Identify and reproduce every line holding the string "with".
===== Recorded data
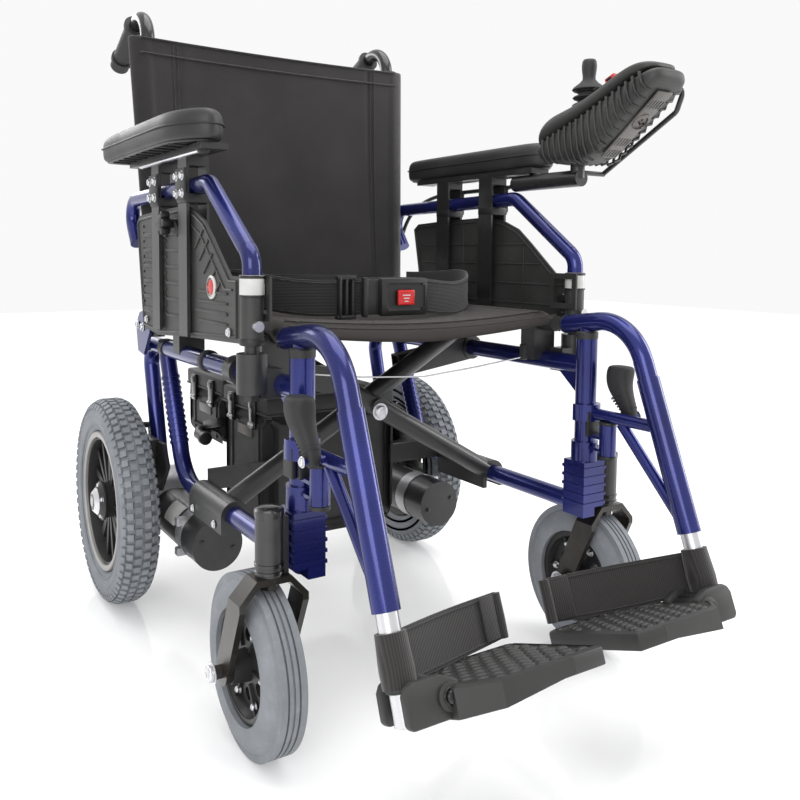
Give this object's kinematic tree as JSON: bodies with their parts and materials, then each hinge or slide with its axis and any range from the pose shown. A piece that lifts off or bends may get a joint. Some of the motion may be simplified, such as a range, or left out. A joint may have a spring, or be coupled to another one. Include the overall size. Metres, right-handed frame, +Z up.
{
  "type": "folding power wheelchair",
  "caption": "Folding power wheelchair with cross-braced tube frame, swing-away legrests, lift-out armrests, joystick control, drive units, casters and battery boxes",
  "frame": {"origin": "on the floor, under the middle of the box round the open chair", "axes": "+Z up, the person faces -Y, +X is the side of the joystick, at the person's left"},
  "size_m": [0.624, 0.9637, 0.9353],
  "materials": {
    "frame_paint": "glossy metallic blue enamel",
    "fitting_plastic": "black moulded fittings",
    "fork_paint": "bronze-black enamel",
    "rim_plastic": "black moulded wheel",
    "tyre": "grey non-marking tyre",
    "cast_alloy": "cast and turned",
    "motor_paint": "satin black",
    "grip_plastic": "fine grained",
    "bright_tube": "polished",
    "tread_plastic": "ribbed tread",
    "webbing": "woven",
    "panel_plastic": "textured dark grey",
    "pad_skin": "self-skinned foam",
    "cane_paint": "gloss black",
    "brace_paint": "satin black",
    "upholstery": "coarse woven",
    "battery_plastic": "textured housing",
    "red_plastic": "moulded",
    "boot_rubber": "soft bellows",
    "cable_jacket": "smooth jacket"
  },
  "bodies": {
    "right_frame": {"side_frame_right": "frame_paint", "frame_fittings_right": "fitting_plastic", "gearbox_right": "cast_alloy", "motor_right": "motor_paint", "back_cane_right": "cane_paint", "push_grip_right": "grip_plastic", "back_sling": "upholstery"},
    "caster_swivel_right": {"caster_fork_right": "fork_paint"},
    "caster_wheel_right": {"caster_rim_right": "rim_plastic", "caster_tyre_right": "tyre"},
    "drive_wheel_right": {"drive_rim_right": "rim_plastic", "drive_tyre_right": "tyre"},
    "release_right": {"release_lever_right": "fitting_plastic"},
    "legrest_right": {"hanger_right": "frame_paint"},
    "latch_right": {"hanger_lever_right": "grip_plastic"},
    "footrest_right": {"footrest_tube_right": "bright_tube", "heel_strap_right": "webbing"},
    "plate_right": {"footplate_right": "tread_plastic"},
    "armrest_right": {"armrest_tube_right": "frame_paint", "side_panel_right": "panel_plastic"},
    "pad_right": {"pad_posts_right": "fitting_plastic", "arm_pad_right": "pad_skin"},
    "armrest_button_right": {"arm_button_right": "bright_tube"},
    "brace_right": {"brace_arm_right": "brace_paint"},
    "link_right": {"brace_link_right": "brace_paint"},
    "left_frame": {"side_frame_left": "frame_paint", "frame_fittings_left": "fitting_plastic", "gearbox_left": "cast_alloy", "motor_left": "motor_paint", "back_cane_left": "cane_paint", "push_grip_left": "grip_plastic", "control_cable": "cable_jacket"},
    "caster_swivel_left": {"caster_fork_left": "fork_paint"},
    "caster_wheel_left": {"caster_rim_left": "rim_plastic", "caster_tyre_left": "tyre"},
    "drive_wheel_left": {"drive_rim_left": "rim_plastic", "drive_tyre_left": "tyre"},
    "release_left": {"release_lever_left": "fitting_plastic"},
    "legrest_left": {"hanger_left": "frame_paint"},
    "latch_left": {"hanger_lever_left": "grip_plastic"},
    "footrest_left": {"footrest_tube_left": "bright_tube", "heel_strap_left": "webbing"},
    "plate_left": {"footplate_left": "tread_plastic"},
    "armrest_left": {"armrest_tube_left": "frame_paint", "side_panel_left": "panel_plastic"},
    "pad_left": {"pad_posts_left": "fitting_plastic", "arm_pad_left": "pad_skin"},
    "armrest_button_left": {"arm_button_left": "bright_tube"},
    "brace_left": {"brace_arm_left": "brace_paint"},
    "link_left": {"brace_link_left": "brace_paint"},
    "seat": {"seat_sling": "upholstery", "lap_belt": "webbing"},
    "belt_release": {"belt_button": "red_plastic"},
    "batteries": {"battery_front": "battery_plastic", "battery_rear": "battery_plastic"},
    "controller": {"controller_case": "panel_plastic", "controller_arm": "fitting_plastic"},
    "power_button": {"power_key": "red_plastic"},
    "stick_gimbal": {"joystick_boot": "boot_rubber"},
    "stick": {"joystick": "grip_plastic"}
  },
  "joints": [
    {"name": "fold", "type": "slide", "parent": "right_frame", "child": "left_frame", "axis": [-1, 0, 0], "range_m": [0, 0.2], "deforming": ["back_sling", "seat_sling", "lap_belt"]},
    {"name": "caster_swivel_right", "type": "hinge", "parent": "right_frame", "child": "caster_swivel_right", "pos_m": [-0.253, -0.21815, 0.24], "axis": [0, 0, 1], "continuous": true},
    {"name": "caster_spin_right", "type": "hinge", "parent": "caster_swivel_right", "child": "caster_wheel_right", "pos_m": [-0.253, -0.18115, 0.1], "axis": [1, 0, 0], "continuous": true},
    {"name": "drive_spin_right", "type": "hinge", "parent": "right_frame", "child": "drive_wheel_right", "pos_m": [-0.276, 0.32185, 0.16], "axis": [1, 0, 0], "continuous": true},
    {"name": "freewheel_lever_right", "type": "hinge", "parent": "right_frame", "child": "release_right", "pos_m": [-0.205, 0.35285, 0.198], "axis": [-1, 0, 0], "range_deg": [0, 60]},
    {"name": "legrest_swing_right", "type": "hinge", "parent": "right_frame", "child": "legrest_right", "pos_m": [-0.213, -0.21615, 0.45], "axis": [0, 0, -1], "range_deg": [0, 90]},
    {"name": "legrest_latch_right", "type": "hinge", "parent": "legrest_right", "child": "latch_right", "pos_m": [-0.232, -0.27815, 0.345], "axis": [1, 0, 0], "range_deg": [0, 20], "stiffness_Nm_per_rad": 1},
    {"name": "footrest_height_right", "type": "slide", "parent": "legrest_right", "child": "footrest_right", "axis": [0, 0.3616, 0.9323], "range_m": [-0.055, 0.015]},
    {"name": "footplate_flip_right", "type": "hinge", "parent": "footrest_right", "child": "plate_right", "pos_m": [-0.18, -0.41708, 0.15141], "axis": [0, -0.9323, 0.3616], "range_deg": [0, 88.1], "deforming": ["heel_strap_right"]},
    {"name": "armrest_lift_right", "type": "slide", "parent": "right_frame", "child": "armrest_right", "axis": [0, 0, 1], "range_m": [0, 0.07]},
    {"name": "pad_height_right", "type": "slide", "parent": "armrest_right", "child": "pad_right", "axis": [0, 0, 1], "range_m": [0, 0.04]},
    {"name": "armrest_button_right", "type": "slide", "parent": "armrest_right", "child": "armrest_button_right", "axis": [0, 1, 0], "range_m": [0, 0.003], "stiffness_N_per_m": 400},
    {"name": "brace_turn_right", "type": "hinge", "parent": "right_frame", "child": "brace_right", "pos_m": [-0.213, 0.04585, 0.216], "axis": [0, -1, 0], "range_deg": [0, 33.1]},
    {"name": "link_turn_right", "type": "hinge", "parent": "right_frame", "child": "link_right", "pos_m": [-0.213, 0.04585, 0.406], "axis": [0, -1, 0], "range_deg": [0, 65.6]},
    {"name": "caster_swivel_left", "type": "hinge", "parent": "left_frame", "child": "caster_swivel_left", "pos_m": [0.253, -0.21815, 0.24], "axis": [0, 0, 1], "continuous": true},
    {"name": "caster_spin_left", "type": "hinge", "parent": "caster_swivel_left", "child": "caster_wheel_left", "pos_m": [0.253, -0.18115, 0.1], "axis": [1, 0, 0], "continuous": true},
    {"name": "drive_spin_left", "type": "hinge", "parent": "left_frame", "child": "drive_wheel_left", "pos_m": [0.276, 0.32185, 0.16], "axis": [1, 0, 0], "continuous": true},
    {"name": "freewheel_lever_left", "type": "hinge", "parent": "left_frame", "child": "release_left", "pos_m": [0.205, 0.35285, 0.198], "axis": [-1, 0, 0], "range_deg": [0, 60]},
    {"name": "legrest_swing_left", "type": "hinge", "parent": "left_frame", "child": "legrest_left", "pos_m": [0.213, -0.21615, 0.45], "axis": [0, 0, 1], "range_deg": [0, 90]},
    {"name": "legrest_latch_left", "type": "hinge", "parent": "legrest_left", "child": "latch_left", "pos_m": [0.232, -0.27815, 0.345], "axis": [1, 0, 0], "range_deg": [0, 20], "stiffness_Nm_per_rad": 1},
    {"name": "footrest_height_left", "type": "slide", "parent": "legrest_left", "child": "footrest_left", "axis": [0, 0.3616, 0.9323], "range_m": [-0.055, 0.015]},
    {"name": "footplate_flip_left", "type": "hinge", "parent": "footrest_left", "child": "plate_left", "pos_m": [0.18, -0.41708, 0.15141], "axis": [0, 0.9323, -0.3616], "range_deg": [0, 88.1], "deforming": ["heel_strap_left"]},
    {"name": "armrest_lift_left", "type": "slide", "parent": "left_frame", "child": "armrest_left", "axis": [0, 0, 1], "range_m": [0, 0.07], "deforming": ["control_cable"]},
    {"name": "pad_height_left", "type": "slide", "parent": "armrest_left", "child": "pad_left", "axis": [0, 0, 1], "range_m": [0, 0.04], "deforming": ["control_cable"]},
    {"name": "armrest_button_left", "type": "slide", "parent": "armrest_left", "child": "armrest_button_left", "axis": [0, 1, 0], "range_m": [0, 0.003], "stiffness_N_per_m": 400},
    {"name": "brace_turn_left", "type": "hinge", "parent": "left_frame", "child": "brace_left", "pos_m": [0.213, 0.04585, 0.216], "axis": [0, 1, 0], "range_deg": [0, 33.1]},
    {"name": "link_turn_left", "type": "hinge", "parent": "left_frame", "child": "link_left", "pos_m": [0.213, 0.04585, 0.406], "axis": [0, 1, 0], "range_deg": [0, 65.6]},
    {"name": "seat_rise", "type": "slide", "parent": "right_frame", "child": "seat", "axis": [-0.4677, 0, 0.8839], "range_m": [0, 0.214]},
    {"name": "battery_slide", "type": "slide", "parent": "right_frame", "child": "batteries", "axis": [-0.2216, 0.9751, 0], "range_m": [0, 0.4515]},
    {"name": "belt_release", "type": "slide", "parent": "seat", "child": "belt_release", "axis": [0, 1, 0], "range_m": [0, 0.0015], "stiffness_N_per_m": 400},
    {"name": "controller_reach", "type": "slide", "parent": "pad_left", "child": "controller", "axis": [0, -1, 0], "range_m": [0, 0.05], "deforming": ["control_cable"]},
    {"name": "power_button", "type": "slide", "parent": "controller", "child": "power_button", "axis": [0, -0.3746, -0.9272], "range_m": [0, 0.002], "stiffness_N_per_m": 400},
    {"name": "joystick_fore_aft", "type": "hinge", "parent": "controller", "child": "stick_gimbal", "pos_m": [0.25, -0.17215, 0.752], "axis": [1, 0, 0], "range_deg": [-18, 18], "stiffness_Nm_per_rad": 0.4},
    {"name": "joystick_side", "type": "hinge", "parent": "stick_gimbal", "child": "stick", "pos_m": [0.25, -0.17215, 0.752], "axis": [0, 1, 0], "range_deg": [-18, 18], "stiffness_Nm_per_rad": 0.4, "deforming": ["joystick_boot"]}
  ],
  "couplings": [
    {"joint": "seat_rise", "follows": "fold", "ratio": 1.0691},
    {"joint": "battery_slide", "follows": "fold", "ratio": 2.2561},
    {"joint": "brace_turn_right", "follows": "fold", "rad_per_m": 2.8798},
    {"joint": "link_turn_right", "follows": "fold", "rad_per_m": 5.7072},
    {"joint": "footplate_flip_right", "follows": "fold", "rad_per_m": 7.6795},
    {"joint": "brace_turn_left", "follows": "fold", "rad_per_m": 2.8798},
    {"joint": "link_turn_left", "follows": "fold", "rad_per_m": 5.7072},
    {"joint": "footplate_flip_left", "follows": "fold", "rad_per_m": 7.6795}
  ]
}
==========
Result of this exercise:
Give this object's kinematic tree as JSON: bodies with their parts and materials, then each hinge or slide with its axis and any range from the pose shown. A piece that lifts off or bends may get a joint. Some of the motion may be simplified, such as a range, or left out. A joint may have a spring, or be coupled to another one. Include the overall size. Metres, right-handed frame, +Z up.
  "caption": "Folding power wheelchair with cross-braced tube frame, swing-away legrests, lift-out armrests, joystick control, drive units, casters and battery boxes",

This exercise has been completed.